Causally Informed Input and Lag Selection for LSTM-based Hydrological Forecasting in the Lake Erie Basin

Long Short-Term Memory (LSTM) networks have recently emerged as a leading deep learning architecture for hydrological forecasting due to their ability to represent nonlinear and long-term dependencies in time series data. However, the selection of input variables and temporal lags for LSTM networks is often heuristic and characterized by the inclusion of all available forcings and wide lag windows. This practice can yield over-parameterized models that are prone to overfitting. Causal discovery–based feature selection offers a principled alternative to heuristic input configuration. While these methods have shown promise in improving model interpretability and generalization in statistical and machine learning contexts, their integration with deep learning architectures remains underexplored. Here, we present a workflow that integrates causal inference for time series as a preprocessing step for LSTM-based hydrological forecasting in an operational hydropower context. Using subdaily multivariate hydroclimatic time series from the Lake Erie basin in Ontario, Canada, we apply the PC-MCI algorithm to infer directed causal relationships and characteristic temporal lags among streamflow, lake levels, meteorological forcings, and hydropower-relevant predictor variables.

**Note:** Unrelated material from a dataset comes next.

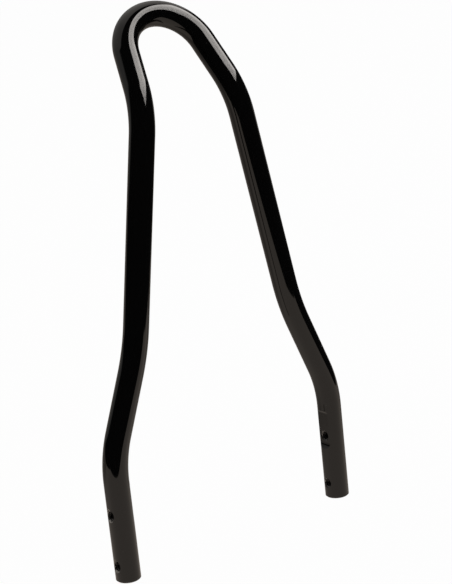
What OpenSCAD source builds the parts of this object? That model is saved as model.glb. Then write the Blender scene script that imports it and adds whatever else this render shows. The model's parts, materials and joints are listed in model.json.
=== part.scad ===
// Sissy bar for the back of a motorcycle seat.
// One solid round bar is bent into a hoop. Its two upright legs are drilled and tapped near their
// cut ends, the hoop narrows above them, and its top is kicked back and closed by a tight loop.
//
// X runs across the machine, Y backwards and Z upwards. The origin is midway between the two legs,
// level with their cut ends, and the hoop lies in the XZ plane up to the kick.

/* [Bar] */
// Diameter of the round bar
bar_d = 19.05; // [16:0.05:24]
// Bevel around the cut end of each leg
end_bevel = 0.7; // [0.2:0.1:2]

/* [Legs] */
// Clear gap between the two upright legs
leg_gap = 187.5; // [160:0.5:230]
// Height at which the legs start to lean inwards
low_bend_h = 94.6; // [85:0.2:105]
// Radius of that bend, at the bar's centre line
low_bend_r = 93; // [60:1:110]

/* [Hoop] */
// Height at which the steep lean eases
high_bend_h = 169.5; // [160:0.5:185]
// Radius of that bend, at the bar's centre line
high_bend_r = 176; // [100:1:200]
// Inward lean of each side above it, in degrees
lean = 10.2; // [7:0.1:13]

/* [Kicked top] */
// Height of the kick, at the bar's centre line
kick_h = 341; // [290:1:400]
// Backward angle of the top, in degrees
kick = 32.7; // [15:0.1:45]
// Radius of the kick's bend, at the bar's centre line
kick_r = 65; // [40:1:75]
// Length of the top from the kick to the middle of the loop, along its slope
top_rise = 73.3; // [68:0.1:100]
// Radius of the closing loop, at the bar's centre line
loop_r = 34.8; // [28:0.1:38]

/* [Bolt holes] */
// Outer diameter of the thread in each hole
thread_d = 7.94; // [5:0.01:10]
// Height of the lower hole in each leg
low_hole_h = 12.8; // [10:0.1:20]
// Distance between the two holes in each leg
hole_pitch = 40; // [32:0.1:45]
// Diameter of the countersink on the outer side of each leg
sink_d = 10.6; // [10.2:0.1:13]
// Bevel around each hole on the inner side
mouth_bevel = 0.5; // [0.2:0.1:0.8]

/* [Milled flats] */
// Depth of the flat on the inner side of each leg
flat_depth = 2.1; // [0.5:0.1:4]
// Reach of the flat above the upper hole
flat_above = 20; // [10:0.5:22]
// Reach of the flat below the upper hole
flat_below = 10.5; // [8:0.5:18]
// Corner radius that the cutter leaves at the ends of the flat
cutter_r = 2; // [0.5:0.1:4]

/* [Hidden] */
$fn = 96;

// A bend draws the bar down by this much all round. The ends of the straights beside it taper
// inside it, so that the two surfaces cross at a slope and the bar comes out as one solid.
draw_down = 0.02;
tip_len = 4;
tip_drop = 0.3;
// How far cutting shapes pass the surface that they cut
clear_cut = 3;

bar_r = bar_d / 2;
leg_x = leg_gap / 2 + bar_r;

// Half widths at the kick and at the upper bend, from the loop down
loop_centre = top_rise - loop_r;
kick_x = (loop_r + loop_centre * sin(lean)) / cos(lean);
high_bend_x = kick_x + (kick_h - high_bend_h) * tan(lean);

// The jog between the two bends joins the legs to the hoop's sides
jog_lean = atan((leg_x - high_bend_x) / (high_bend_h - low_bend_h));

// A side leans inwards, so its own bend at the kick is a little less than the kick of the whole top
side_kick = acos(pow(sin(lean), 2) + pow(cos(lean), 2) * cos(kick));
side_kick_turn = atan2(sin(kick), sin(lean) * (1 - cos(kick)));

// Distance from a bend's corner to the point where its arc starts
function setback(r, angle) = r * tan(angle / 2);
low_setback = setback(low_bend_r, jog_lean);
high_setback = setback(high_bend_r, jog_lean - lean);
kick_setback = setback(kick_r, side_kick);

leg_len = low_bend_h - low_setback;
jog_len = (high_bend_h - low_bend_h) / cos(jog_lean) - low_setback - high_setback;
side_len = (kick_h - high_bend_h) / cos(lean) - high_setback - kick_setback;
neck_len = kick_x * sin(lean) + loop_centre * cos(lean) - kick_setback;

upper_hole_h = low_hole_h + hole_pitch;

// Cut end of a leg, with its bevel. What follows it is placed at its upper end.
module leg_end(length) {
    rotate_extrude()
        polygon([
            [0, 0],
            [bar_r - end_bevel, 0],
            [bar_r, end_bevel],
            [bar_r, length],
            [bar_r - tip_drop, length + tip_len],
            [0, length + tip_len]
        ]);
    translate([0, 0, length])
        children();
}

// Straight stretch along +Z, between two bends. What follows it is placed at its upper end.
module straight(length) {
    rotate_extrude()
        polygon([
            [0, -tip_len],
            [bar_r - tip_drop, -tip_len],
            [bar_r, 0],
            [bar_r, length],
            [bar_r - tip_drop, length + tip_len],
            [0, length + tip_len]
        ]);
    translate([0, 0, length])
        children();
}

// Arc of bar in the XZ plane about the origin, counted from +X towards +Z
module arc(r, from, angle) {
    rotate([90, 0, 0])
        rotate_extrude(start = from, angle = angle)
            translate([r, 0])
                circle(r = bar_r - draw_down);
}

// Bend that starts along +Z and turns towards `turn` degrees from +X. What follows it is placed at
// its end, in a frame that the bend has carried round without a twist.
module bend(r, angle, turn) {
    rotate([0, 0, turn])
        translate([r, 0, 0]) {
            arc(r, 180 - angle, angle);
            rotate([0, angle, 0])
                translate([-r, 0, 0])
                    rotate([0, 0, -turn])
                        children();
        }
}

// Left side of the hoop, from its cut end up to the loop
module side() {
    translate([-leg_x, 0, 0])
        leg_end(leg_len)
        bend(low_bend_r, jog_lean, 0)
        straight(jog_len)
        bend(high_bend_r, jog_lean - lean, 180)
        straight(side_len)
        bend(kick_r, side_kick, side_kick_turn)
        straight(neck_len);
}

// Loop that closes the top, in the kicked plane
module loop() {
    translate([0, 0, kick_h])
        rotate([-kick, 0, 0])
            translate([0, 0, loop_centre])
                arc(loop_r, lean, 180 - 2 * lean);
}

// Cone at 45 degrees that widens to diameter `d` at height 0 and goes on past it
module sink(d) {
    translate([0, 0, -d / 2])
        cylinder(r1 = 0, r2 = d / 2 + clear_cut, h = d / 2 + clear_cut);
}

// One tapped hole through the left leg, whose inner mouth lies `inner_depth` below the bar's surface
module bolt_hole(height, inner_depth) {
    translate([-leg_x, 0, height])
        rotate([0, 90, 0]) {
            cylinder(d = thread_d, h = bar_d + 2 * clear_cut, center = true);
            translate([0, 0, -bar_r])
                mirror([0, 0, 1])
                    sink(sink_d);
            translate([0, 0, bar_r - inner_depth])
                sink(thread_d + 2 * mouth_bevel);
        }
}

// What the cutter takes from the inner side of the left leg, with round corners at both ends
module flat_cut() {
    bottom = upper_hole_h - flat_below;
    top = upper_hole_h + flat_above;
    translate([-leg_x + bar_r - flat_depth, 0, 0]) {
        translate([0, -bar_r, bottom + cutter_r])
            cube([cutter_r + clear_cut, bar_d, top - bottom - 2 * cutter_r]);
        translate([cutter_r, -bar_r, bottom])
            cube([flat_depth + clear_cut, bar_d, top - bottom]);
        for (z = [bottom + cutter_r, top - cutter_r])
            translate([cutter_r, 0, z])
                rotate([90, 0, 0])
                    cylinder(r = cutter_r, h = bar_d, center = true);
    }
}

module leg_cuts() {
    bolt_hole(low_hole_h, 0);
    bolt_hole(upper_hole_h, flat_depth);
    flat_cut();
}

module bent_bar() {
    color("#141414")
        difference() {
            union() {
                side();
                mirror([1, 0, 0])
                    side();
                loop();
            }
            leg_cuts();
            mirror([1, 0, 0])
                leg_cuts();
        }
}

bent_bar();
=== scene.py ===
"""Dresses a bent-bar sissy bar in gloss black paint, cuts its threads and sets it in a studio."""
import json
import math

import bpy
from bpy.props import FloatProperty, FloatVectorProperty, IntProperty, PointerProperty
from mathutils import Matrix, Vector


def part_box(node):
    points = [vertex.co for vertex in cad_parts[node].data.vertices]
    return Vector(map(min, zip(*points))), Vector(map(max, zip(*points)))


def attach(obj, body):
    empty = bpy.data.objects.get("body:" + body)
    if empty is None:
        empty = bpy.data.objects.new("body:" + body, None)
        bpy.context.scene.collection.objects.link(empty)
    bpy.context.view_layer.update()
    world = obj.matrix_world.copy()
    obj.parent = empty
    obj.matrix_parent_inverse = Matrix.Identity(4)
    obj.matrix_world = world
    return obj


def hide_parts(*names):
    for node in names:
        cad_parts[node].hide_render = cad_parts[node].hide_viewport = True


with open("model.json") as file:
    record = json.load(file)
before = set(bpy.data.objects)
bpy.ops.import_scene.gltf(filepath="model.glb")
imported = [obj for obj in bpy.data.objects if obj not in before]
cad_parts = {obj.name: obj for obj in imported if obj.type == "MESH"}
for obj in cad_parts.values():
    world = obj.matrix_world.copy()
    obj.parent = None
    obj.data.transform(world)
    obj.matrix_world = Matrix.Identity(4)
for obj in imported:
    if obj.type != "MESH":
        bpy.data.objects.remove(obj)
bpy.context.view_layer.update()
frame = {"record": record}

bl_info = {
    "name": "Bent Sissy Bar",
    "version": (1, 0, 0),
    "blender": (4, 5, 0),
    "location": "View3D > Sidebar > Sissy Bar",
    "description": "Builds the finish of a bent round-bar sissy bar around its packed model",
    "category": "Object",
}

BODY = "root"
BAR_NODE = "bent_bar"
MM = 0.001

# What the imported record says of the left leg's two holes
LEG_HOLES = next(m for m in frame["record"]["mounts"] if m["name"] == "left_leg_holes")
LEG_X = -LEG_HOLES["pos_m"][0]
HOLES_MID = LEG_HOLES["pos_m"][2]
HOLE_PITCH = LEG_HOLES["dims"]["spacing_y_mm"] * MM
BAR_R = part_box(BAR_NODE)[1].x - LEG_X

# How far cutting shapes pass the surface that they cut
CLEAR_CUT = 3 * MM
# Steps in each round corner of a flat
CORNER_STEPS = 24
# Faces that lie this near to a surface belong to it
CLOSE = 0.05 * MM
# Faces that meet at more than these angles have a sharp edge between them
BAR_CREASE = math.radians(32)
THREAD_CREASE = math.radians(40)
# Places of the two bare steels among the bar's materials; the tapped one is darkened as painted shade in
# the holes
TAPPED_INDEX = 1
BARE_INDEX = 2

# Points in each turn of a thread
THREAD_STEPS = 48
# Share of the pitch that the ridge takes at its base, and the lean of its flanks
RIDGE_SHARE = 7 / 8
FLANK = math.radians(30)
# How deep the ridge's base lies in the wall of the hole
ROOT_DEPTH = 0.02 * MM
# Part of a turn in which the ridge grows at each end, and the share of its size that it starts with
GROW_TURN = 0.4
GROW_START = 0.05
# The ridge stops at least this far, past the bevel, below the round surface of the bar
END_ROOM = 0.5 * MM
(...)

The resulting causal graphs provide a model-agnostic, interpretable basis for defining the predictor sets and lag structures that form the input configuration of an encoder–decoder LSTM model. Ongoing work evaluates whether causally informed configurations improve forecast skill and generalization relative to conventional variable‑selection strategies and assesses the computational and operational trade-offs of the proposed workflow.